--- start Information given ---
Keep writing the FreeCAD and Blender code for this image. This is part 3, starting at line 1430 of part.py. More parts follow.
--- end Information given ---
--- start Information given ---
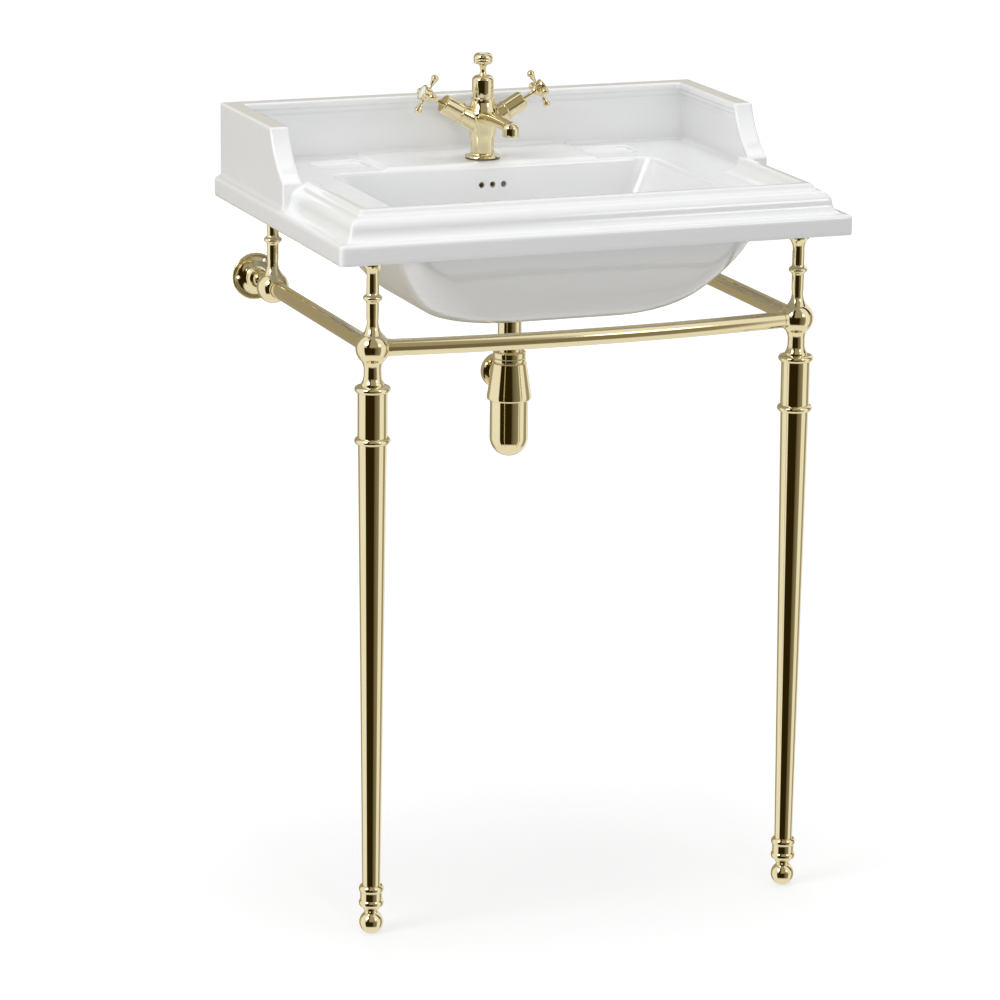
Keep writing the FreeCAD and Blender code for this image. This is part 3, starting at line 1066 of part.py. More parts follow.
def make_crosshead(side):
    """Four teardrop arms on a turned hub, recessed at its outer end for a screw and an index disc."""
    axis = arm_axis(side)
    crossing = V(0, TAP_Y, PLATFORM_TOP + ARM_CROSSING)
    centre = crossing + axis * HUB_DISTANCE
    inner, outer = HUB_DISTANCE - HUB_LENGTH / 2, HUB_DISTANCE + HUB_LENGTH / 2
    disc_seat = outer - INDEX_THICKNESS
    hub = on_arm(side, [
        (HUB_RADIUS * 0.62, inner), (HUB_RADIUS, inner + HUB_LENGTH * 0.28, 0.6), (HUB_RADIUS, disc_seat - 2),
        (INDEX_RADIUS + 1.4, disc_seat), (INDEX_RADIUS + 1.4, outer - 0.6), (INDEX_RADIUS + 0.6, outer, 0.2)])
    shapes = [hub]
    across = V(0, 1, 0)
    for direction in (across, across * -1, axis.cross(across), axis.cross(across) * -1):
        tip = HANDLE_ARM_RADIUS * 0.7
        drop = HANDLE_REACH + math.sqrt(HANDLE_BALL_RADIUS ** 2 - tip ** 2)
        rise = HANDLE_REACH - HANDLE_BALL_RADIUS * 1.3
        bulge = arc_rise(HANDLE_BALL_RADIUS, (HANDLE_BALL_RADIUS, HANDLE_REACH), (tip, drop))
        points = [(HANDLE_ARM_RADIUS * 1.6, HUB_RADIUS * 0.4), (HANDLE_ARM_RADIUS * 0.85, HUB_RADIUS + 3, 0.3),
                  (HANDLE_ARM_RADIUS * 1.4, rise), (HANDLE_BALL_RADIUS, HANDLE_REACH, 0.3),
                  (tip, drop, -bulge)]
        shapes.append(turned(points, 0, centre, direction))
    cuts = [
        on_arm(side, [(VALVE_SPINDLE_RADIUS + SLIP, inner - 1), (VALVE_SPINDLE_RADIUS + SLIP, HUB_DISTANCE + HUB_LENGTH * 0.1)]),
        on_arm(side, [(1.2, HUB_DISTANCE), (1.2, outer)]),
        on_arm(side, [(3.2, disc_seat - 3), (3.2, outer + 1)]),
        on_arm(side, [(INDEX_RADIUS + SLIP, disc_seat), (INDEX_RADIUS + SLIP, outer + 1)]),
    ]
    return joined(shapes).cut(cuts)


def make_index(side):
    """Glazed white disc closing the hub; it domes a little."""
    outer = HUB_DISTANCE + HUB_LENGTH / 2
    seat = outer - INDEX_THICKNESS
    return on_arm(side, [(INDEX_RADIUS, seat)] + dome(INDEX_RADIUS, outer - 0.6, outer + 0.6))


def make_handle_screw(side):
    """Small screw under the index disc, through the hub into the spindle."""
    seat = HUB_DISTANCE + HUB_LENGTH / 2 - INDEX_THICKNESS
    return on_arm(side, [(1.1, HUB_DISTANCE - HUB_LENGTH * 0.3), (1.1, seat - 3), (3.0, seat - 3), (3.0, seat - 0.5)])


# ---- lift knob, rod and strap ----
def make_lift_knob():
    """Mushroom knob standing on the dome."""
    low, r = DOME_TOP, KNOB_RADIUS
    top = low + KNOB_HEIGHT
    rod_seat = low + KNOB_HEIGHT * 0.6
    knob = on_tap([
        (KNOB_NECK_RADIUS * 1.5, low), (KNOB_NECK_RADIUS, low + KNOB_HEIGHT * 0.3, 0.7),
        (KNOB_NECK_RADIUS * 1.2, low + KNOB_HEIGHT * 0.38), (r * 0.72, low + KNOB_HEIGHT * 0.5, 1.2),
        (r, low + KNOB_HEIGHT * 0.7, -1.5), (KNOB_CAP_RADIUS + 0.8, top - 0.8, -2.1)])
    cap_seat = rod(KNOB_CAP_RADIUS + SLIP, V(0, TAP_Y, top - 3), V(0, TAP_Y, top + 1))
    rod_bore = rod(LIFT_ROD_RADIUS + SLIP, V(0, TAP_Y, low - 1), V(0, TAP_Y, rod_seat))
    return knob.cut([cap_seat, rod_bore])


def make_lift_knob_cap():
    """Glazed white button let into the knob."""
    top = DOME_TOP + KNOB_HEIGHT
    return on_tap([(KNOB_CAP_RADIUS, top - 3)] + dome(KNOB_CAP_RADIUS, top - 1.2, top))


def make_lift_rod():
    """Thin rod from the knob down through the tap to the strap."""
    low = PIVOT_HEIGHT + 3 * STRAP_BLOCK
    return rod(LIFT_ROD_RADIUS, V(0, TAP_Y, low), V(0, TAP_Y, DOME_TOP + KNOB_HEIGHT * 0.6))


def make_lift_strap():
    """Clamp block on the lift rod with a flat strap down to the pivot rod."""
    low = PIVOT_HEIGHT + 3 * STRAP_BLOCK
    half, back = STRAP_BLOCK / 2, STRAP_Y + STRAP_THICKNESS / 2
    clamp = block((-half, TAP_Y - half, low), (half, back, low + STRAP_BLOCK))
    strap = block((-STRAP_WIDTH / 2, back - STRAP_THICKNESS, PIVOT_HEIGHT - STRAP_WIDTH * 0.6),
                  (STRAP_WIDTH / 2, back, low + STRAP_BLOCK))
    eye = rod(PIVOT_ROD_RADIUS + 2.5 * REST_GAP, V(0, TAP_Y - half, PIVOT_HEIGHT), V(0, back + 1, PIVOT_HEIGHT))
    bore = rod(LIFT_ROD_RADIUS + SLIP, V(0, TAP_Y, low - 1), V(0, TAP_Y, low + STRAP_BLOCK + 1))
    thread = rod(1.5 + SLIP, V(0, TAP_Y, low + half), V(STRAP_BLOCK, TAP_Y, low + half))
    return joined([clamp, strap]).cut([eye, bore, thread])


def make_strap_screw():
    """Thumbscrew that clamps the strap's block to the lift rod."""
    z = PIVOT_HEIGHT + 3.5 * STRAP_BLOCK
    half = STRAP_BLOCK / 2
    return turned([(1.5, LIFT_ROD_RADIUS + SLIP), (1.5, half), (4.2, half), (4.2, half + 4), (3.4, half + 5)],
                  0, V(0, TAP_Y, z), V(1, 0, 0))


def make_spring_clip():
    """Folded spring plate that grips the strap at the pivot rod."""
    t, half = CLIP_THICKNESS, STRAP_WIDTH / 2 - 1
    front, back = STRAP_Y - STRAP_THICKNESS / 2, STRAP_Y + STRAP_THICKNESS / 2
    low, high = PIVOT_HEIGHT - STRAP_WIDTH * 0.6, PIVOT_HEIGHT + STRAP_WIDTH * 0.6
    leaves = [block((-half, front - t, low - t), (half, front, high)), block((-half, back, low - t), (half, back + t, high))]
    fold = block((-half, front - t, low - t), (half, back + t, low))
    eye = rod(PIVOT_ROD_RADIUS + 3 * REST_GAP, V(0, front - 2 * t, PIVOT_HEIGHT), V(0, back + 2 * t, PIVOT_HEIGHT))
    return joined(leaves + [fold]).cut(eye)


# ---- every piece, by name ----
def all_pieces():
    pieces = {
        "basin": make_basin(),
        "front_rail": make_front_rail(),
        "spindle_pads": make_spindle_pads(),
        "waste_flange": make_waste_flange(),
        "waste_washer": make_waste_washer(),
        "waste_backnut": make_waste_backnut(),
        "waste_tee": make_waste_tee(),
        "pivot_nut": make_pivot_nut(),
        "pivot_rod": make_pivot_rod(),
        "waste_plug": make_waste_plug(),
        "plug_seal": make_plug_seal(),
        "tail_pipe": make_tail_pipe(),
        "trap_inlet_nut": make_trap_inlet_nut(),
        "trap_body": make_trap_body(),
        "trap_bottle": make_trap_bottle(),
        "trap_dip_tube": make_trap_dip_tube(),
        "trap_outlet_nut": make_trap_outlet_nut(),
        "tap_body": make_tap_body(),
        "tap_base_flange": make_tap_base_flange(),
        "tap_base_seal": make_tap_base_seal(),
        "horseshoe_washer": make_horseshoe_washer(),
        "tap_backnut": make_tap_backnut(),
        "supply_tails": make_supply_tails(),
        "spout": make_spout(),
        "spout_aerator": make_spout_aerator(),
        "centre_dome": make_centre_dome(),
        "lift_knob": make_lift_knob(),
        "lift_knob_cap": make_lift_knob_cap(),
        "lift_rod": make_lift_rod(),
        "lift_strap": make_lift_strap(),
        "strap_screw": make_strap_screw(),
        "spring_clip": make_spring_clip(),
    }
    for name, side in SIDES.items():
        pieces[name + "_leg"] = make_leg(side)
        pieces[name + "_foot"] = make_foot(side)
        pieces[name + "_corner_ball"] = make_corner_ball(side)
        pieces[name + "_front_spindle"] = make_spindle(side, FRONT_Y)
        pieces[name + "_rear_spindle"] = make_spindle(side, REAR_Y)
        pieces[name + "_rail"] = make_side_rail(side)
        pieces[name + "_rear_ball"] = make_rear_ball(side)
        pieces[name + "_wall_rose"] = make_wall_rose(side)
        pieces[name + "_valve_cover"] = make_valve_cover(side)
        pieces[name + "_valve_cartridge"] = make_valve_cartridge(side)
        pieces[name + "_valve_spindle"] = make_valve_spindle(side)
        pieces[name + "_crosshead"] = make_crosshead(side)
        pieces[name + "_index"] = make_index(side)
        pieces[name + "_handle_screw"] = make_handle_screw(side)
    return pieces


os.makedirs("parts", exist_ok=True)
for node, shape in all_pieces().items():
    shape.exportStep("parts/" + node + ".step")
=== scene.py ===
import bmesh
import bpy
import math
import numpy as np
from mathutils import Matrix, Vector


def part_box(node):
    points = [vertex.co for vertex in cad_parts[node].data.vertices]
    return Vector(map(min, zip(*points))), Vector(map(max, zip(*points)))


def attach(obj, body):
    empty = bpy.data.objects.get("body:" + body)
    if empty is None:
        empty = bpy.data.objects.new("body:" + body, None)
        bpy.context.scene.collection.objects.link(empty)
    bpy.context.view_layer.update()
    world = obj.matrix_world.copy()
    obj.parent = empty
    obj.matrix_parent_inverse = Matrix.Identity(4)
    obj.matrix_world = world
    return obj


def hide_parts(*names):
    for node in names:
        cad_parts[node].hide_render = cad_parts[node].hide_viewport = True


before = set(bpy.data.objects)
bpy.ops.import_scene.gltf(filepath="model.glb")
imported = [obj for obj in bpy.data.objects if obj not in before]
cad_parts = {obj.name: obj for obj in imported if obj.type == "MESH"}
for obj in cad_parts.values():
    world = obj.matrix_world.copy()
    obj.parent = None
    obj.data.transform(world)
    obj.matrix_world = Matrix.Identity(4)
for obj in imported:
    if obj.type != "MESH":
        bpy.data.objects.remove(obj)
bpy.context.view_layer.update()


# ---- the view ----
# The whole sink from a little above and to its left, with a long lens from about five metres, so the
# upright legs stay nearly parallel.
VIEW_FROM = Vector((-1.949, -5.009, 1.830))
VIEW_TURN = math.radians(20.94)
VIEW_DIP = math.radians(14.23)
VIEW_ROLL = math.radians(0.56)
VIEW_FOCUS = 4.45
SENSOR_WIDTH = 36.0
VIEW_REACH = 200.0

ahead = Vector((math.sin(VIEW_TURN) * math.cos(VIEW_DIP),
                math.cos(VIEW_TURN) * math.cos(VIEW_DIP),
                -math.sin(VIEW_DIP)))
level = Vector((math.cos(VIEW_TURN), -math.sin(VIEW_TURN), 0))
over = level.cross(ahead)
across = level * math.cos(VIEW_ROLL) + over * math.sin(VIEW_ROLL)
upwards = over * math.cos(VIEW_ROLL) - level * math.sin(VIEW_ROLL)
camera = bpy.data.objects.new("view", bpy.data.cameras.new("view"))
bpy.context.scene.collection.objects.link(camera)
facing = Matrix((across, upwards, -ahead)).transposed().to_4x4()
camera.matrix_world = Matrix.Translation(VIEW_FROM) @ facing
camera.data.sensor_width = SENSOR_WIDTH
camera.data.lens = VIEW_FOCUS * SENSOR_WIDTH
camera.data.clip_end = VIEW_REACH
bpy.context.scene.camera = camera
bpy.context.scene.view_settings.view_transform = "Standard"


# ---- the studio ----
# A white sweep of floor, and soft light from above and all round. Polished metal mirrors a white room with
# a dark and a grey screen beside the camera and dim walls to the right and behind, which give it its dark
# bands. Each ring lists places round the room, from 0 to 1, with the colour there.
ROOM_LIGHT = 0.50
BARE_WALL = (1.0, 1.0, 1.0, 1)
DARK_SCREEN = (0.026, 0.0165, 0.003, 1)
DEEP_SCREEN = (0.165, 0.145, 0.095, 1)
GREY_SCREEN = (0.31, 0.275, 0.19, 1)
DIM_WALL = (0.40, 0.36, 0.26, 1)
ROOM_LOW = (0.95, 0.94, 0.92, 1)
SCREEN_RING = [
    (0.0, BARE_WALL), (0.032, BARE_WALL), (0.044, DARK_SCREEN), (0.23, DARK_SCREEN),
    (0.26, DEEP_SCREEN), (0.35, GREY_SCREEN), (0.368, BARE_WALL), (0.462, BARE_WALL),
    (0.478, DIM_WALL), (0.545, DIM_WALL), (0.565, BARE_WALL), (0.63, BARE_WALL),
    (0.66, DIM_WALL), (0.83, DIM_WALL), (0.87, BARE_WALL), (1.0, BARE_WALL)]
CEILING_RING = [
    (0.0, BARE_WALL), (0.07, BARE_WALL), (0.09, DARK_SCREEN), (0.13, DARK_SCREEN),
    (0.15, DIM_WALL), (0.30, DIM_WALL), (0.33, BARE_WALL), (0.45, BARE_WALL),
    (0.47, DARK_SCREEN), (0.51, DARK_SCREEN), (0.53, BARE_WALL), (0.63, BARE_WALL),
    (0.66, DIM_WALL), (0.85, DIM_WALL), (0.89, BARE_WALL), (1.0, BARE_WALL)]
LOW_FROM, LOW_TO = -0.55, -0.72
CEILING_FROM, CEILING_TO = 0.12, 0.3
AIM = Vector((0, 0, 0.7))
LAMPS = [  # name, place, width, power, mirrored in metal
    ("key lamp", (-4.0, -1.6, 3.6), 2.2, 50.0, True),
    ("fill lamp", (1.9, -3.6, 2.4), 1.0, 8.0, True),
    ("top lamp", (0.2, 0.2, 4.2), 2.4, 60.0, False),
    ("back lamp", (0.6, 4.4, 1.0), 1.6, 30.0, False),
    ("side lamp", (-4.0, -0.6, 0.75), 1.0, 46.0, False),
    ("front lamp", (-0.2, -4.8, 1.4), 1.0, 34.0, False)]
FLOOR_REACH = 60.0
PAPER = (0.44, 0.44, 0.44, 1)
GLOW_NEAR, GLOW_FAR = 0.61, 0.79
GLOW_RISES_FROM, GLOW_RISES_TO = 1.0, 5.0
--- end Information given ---
*Short exercise*. From the records above, transcribe without alteration every line from the one with "return pieces" to the one with "before = set(bpy.data.objects)", inclusive.

*Written reply*.
    return pieces


os.makedirs("parts", exist_ok=True)
for node, shape in all_pieces().items():
    shape.exportStep("parts/" + node + ".step")
=== scene.py ===
import bmesh
import bpy
import math
import numpy as np
from mathutils import Matrix, Vector


def part_box(node):
    points = [vertex.co for vertex in cad_parts[node].data.vertices]
    return Vector(map(min, zip(*points))), Vector(map(max, zip(*points)))


def attach(obj, body):
    empty = bpy.data.objects.get("body:" + body)
    if empty is None:
        empty = bpy.data.objects.new("body:" + body, None)
        bpy.context.scene.collection.objects.link(empty)
    bpy.context.view_layer.update()
    world = obj.matrix_world.copy()
    obj.parent = empty
    obj.matrix_parent_inverse = Matrix.Identity(4)
    obj.matrix_world = world
    return obj


def hide_parts(*names):
    for node in names:
        cad_parts[node].hide_render = cad_parts[node].hide_viewport = True


before = set(bpy.data.objects)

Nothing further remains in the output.